Much of the wildland-urban interface around Simi Valley, Santa Clarita, and the canyons is mapped as a Very High Fire Hazard Severity Zone (VHFHSZ). Homes there sell, but buyers, insurers, and disclosure law all focus on fire risk, defensible space, home hardening, and insurance availability. Brian Cooper helps owners present these homes responsibly and sell them effectively.
What a high-fire zone means at sale
A VHFHSZ designation reflects elevated wildfire risk and brings several sale-relevant requirements. The home must be disclosed as in a high or very high fire hazard zone. California has rules on defensible space (clearing and managing vegetation around the home) and increasingly on home hardening (ember-resistant vents, roofing, and similar measures), with documentation often expected at sale.
Fire insurance availability and cost have become central, some buyers struggle to obtain affordable coverage, which affects financing and value. Demonstrating defensible space, any hardening, and a path to insurance makes a real difference. The current requirements and insurance landscape are confirmed with CAL FIRE resources, the local fire authority, and an insurer.
Important: This page is general information for educational purposes — it is not legal, tax, or financial advice. Every situation differs. Confirm your rights, deadlines, court procedures, and any current fees or dollar figures with a licensed California attorney, CPA, or qualified fiduciary before acting. Brian Cooper is a REALTOR®, not an attorney or tax adviser.
The steps Brian walks you through
- Confirm the property's fire-hazard-zone status and applicable requirements.
- Address and document defensible space around the home.
- Identify any home-hardening measures in place or worth adding.
- Help buyers line up fire insurance and understand cost.
- Disclose the fire-zone status and provide documentation to buyers.
- Brian markets the home responsibly, emphasizing preparedness, and closes.
Preparedness reassures buyers and insurers
A home with documented defensible space, hardening features, and a clear insurance path is far easier to sell in a high-fire zone than one that leaves buyers guessing. Brian helps you assemble that evidence so buyers and insurers see a responsibly maintained Simi Valley or Santa Clarita Valley home, not just a risk on a map.
Who you'll coordinate with
- The local fire authority / CAL FIRE resources — defensible space and hardening requirements.
- An insurance professional — fire-insurance availability and cost.
- Landscape and hardening contractors — to document and improve preparedness.
- Brian — disclosure, valuation, marketing, and closing.
How Brian makes it smoother
Brian sells fire-zone homes by leading with preparedness, defensible space, hardening, and an insurance plan, rather than ignoring the risk. With documentation in hand and realistic pricing, these homes close confidently across Simi Valley and the Santa Clarita Valley.
Equal service for every owner and buyer
Brian serves every client equally and welcomes all buyers and sellers without regard to race, color, religion, national origin, sex, familial status, disability, sexual orientation, gender identity, source of income, or any other protected characteristic. Equal Housing Opportunity.

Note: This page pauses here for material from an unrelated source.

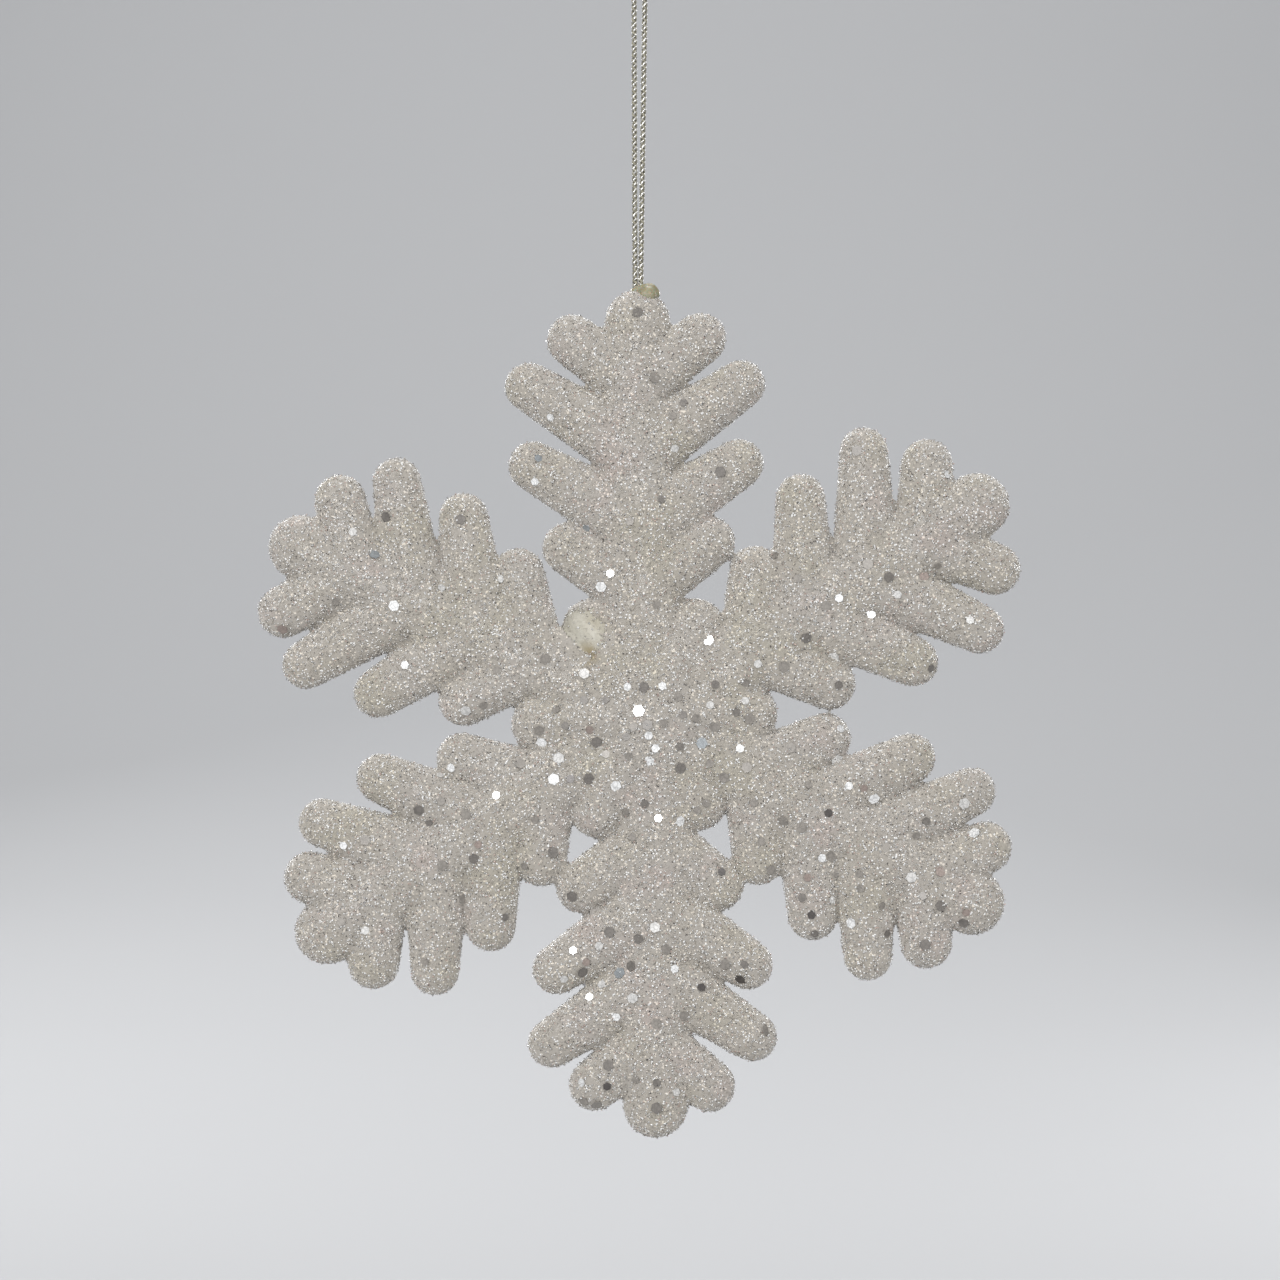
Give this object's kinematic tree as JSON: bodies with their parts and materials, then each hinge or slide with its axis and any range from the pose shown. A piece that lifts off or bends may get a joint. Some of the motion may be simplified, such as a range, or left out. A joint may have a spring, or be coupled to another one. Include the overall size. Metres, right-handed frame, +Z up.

Frequently Asked Questions
Can I sell a home in a Very High Fire Hazard Zone?
Yes. These homes sell regularly. They require disclosure, defensible space, attention to home hardening, and an insurance path. Brian helps you document and present all of it.
What is defensible space?
Managed, cleared vegetation around a home to slow wildfire and protect the structure. California requires it in fire zones, and documentation is often expected at sale. Confirm current rules with the fire authority.
What is home hardening?
Building measures that resist wildfire, such as ember-resistant vents, fire-rated roofing, and similar features. It is an increasing focus for fire-zone homes.
Will buyers be able to get fire insurance?
Availability and cost vary and have been challenging in high-fire areas. Helping buyers line up coverage early is important. Confirm options with an insurance professional.
Do I disclose the fire-hazard zone?
Yes, fire-hazard-zone status is a material fact that must be disclosed in California, along with related documentation. Brian helps you disclose accurately.
Is this legal advice?
No. This is general information. CAL FIRE resources, the local fire authority, and an insurer must confirm current defensible-space, hardening, disclosure, and insurance requirements.